User generated big data is essential for cheaper security solutions

  • 31 July, 2016
  • TU Delft Amsterdam Security

Blog of Prof.dr. Pieter van Gelder, director of TU Delft Safety and Security Institute

We are looking for cheaper security solutions with higher efficiency, and my personal opinion is that user generated big data is essential for achieving this.

The first attempt to model big data was by the Frenchman André-Michel Guerry already in 1833 in his study ‘Crimes contres les propriétés, from Essai sur la statistique morale de la France’, who was particularly interested in uncovering the relation between social and moral variables. How are personal crime and property related to each other, donations to the poor, wealth, and so forth? Although this was not really big data, it was a big data study avant la lettre.

Nowadays, we go from a descriptive analysis (based on reporting), to real time monitoring (camera’s, the citizen as interactive sensor) to early warning and predictive analysis (extrapolation and self learning systems), in which very big data, exa bytes (which is a megabyte of a megabyte of a megabyte) even up to zetta bytes are being processed. Figure 1 shows the abundance of incoming observations at the Real Time Crime Center in Manhattan, USA.

Amsterdam Security

Figure 1

Large-scale deployment of autonomous technology, sensors and robotics can gather data by a vast array of sensors including omnidirectional cameras, optical character recognition, thermal imaging, air quality, machines can collect significant quantities of real world data providing organizations with historic and real time information, behavioral analysis, and user-defined alerts enabling improvements in intelligence and analytics, and ultimately serving to make better decisions.

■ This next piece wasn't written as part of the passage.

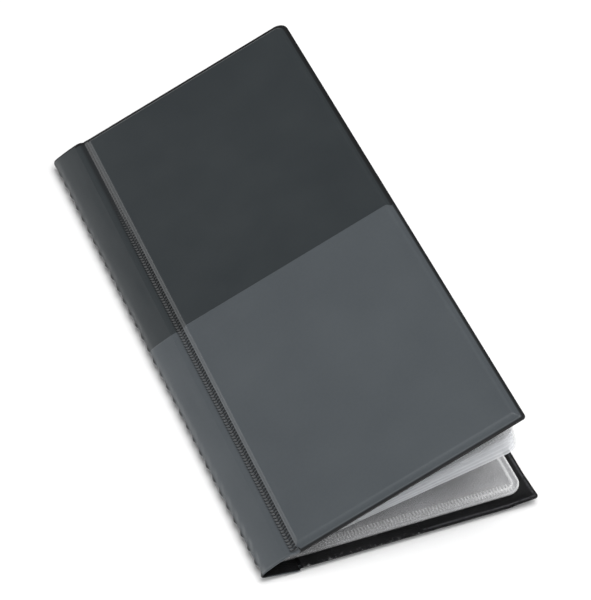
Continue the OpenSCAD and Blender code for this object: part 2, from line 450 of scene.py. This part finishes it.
def cover_lining(side):
    """Black lining inside a cover, with its uneven welded ends."""

    def face(u, v, drop):
        s, y = rounded(u, v)
        rough = ragged(s, y)
        inwards = np.sign(HEIGHT / 2 - y)
        y = y + inwards * 0.22 * np.maximum(rough, 0)
        grain = 0.05 * wobble(s * 0.9, y * 0.12, 3.0) * ease((edge_distance(s, y) - 1) / 3)
        return on_cover(side, s, y, lining_height(s, y) - drop + grain - 0.12 * rough * (drop > 0))

    us = spread(RIDGE_FOOT, (3, 0.2), (PANEL - 7, 0.8), (PANEL - 1.6, 0.9), (PANEL, 0.27))
    low_lines = ((0.4, 0.2), (2.8, 0.4), (9, 1.5))
    high_lines = ((HEIGHT - 9, 5), (HEIGHT - 2.8, 1.5), (HEIGHT - 0.4, 0.4), (HEIGHT, 0.2))
    vs = spread(0, *low_lines, *high_lines)
    piece = shell(
        f"{side}_cover_lining", us, vs,
        lambda u, v: face(u, v, 0.0), lambda u, v: face(u, v, FOIL),
        lambda u, v: np.clip(np.abs(ragged(u, v)) * 1.3, 0, 1),
    )
    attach(piece, f"{side}_cover")
    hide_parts(f"{side}_lining")
    return piece


def inner_pocket(side):
    """Half-width pocket welded inside a cover: open towards the spine, with a welded bead round it, and a
    painted highlight in a band by the bead.
    """

    thickness = 0.12
    mouth = POCKET_S + POCKET_MOUTH_W  # the notches end here
    high = HEIGHT - POCKET_INSET

    def face(u, v, lift):
        end = np.minimum(v - POCKET_INSET, high - v)
        first = POCKET_S + np.maximum(0, NOTCH / math.sqrt(2) - end)
        s = np.where(u < mouth, first + (u - POCKET_S) * (mouth - first) / POCKET_MOUTH_W, u)
        s, y = rounded(s, v, POCKET_INSET)
        d = edge_distance(s, y) - POCKET_INSET
        bead = 0.12 * bump(d, 0.55, 0.28)
        slack = 0.05 * ease((d - 1.5) / 8) * (1 + 0.6 * wobble(s / 9, y / 21, 1.0))
        return on_cover(side, s, y, INNER - lift * (bead + slack + thickness) - CONTACT / 2)

    us = spread(POCKET_S, (mouth, 1), (PANEL - 5, 4), (PANEL - POCKET_INSET, 0.22))
    vs = spread(POCKET_INSET, (3.6, 0.2), (10, 1.2), (HEIGHT - 10, 6), (HEIGHT - 3.6, 1.2), (high, 0.2))
    piece = shell(
        f"{side}_cover_pocket", us, vs, lambda u, v: face(u, v, 0.0), lambda u, v: face(u, v, 1.0),
        # the mask marks a band by the bead, where the pocket material paints a faint highlight
        lambda u, v: bump(edge_distance(u, v), 1.2, 0.4),
    )
    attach(piece, f"{side}_cover")
    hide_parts(f"{side}_pocket")
    return piece


# ---- Spine: one profile from the front cover's ridge, over the strip and the crease, and back ----


def section(side, s, n):
    """Point at s and n of a cover, as (x, z)."""
    x, _, z = on_cover(side, np.float64(s), HEIGHT / 2, n)
    return float(x), float(z)


def strip_point(t, up):
    """Point at t from the fold towards the front groove, and up from the line between them."""
    a = math.radians(STRIP_ANGLE)
    return FOLD[0] + t * math.cos(a) - up * math.sin(a), FOLD[1] + t * math.sin(a) + up * math.cos(a)


def smooth_curve(knots, per_gap):
    """Catmull-Rom curve through the knots, with per_gap points in each gap."""
    before = 2 * np.array(knots[0]) - knots[1]
    after = 2 * np.array(knots[-1]) - knots[-2]
    k = np.array([before, *knots, after], float)
    out = []
    for a, b, c, d in zip(k, k[1:], k[2:], k[3:]):
        square = 2 * a - 5 * b + 4 * c - d
        cube = 3 * b - a - 3 * c + d
        for t in np.arange(per_gap) / per_gap:
            out.append(0.5 * (2 * b + (c - a) * t + square * t**2 + cube * t**3))
    out.append(k[-2])
    return np.array(out)


def under_strip(x):
    """Point of the back strip's lower face, which rises from the back groove to the nose."""
    rise = math.tan(math.radians(BACK_STRIP_ANGLE))
    return x, BACK_AXIS[1] - FOIL + (BACK_AXIS[0] - x) * rise


UNDER_RIDGE = RIDGE_FOOT + 0.3  # a spine piece ends here, under the ridge of a cover's foil
GROOVE_KNOTS = [
    section("front", UNDER_RIDGE, GROOVE_N), section("front", 0.3, GROOVE_N - 0.2),
    strip_point(11.6, 0.25), strip_point(10.4, 0.78), strip_point(9.2, 1.12), strip_point(7.6, 1.32),
]
CREASE_KNOTS = [
    GROOVE_KNOTS[-1],
    strip_point(5.6, 1.35), strip_point(3.6, 1.35), strip_point(1.7, 1.32), strip_point(0.05, 1.25),
    strip_point(-1.36, 1.15), strip_point(-2.41, 1.0), strip_point(-3.22, 0.81),
    (NOSE_X + 0.38, 3.9), (NOSE_X + 0.5, 3.3), (NOSE_X + 1.5, 2.85),
    under_strip(NOSE_X + 4), under_strip(NOSE_X + 8),
]
BACK_KNOTS = [
    CREASE_KNOTS[-1], under_strip(NOSE_X + 12),
    section("back", -0.3, GROOVE_N), section("back", 0.5, GROOVE_N), section("back", UNDER_RIDGE, GROOVE_N),
]
NOSE_KNOT = 8  # number of the crease knot at the nose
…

Not only land-based machines, but also unmanned aerial vehicles or drones, the very small ones (Fig. 2) being developed at the faculty of Aerospace Engineering of TU Delft, can be used to improve safety and security, by collecting big data.

Amsterdam Security

Figure 2

Multifunctional radars are also examples of the big data trend. The MIMO-SAR based radar (developed by prof. Yarovoy’s group at Electrical Engineering, TU Delft), added with neural network based detection systems can be used to detect concealed weapons, for instance at airports. The undesired electromagnetic fields of these types of radars is a factor 100 less than the field of a mobile telephone and they provide 3D scans of the human body, even when the person is in motion.

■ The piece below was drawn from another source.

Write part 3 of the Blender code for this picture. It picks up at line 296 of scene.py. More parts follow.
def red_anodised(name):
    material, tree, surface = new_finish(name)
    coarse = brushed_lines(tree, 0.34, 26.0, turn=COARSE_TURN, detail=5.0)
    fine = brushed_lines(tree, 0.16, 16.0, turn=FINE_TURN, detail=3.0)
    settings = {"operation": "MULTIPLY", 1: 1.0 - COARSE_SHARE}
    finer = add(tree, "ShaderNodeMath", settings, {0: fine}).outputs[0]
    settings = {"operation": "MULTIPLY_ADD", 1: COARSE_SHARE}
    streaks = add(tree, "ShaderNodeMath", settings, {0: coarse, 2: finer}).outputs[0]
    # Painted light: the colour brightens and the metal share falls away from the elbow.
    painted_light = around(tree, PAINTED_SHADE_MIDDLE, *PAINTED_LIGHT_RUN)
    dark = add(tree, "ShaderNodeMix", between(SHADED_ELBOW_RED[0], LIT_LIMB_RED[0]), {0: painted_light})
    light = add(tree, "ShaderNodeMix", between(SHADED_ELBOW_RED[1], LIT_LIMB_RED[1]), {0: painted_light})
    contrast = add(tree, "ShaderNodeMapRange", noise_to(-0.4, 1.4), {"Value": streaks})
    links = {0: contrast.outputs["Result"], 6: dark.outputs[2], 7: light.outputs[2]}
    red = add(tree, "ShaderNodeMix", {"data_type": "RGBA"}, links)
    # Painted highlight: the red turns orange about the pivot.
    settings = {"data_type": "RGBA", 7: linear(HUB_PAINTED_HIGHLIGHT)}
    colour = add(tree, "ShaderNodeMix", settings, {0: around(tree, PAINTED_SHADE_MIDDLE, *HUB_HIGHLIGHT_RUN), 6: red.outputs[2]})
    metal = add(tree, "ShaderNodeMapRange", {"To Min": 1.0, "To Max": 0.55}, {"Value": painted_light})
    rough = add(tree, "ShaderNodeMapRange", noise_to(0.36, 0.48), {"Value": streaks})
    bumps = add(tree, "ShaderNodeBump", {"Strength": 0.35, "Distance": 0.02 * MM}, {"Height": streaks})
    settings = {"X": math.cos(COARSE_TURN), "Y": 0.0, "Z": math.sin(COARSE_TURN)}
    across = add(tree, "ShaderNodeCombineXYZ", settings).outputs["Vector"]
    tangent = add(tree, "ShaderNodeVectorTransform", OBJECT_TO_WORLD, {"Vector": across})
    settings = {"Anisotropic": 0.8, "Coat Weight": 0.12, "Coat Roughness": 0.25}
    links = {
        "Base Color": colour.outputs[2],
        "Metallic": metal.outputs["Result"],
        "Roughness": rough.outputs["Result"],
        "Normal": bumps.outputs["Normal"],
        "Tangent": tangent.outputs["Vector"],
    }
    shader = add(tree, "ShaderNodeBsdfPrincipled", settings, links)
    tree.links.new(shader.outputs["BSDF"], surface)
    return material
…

Ultra wideband radars are developed for human being detection, based on cardio or breathing spectrum analysis, very useful during recovery work after earthquakes or tornado’s for instance, but also to detect human trafficking.

The above shows that mass data collection may be very helpful for safety and security applications, but we realize that it may scare people because of privacy violations and the cross correlations which can be made to other datasets to further identify details of people. If we look at camera surveillance in city centres, the standard way of detecting faces is by identification with so-called eigenfaces (based on Principal Component Analysis). Privacy preserving signal processing is possible which allows for the detection of criminals, without leaving the faces of innocent people in the data base. These kind of cryptographic algorithms should be further developed in order to minimize possible negative consequences after a successful hack, as well as better cyber security protections to reduce the probability of a breach as much as possible.

I look into the future with many interesting challenges ahead. I am convinced that further technological developments both on the preventive and repressive sides of security breaches, intelligent monitoring and a more adequate system of systems approach (connecting human factors, technology, organization, ethics, economy and law) will improve the safety and security of our society further in the decades to come.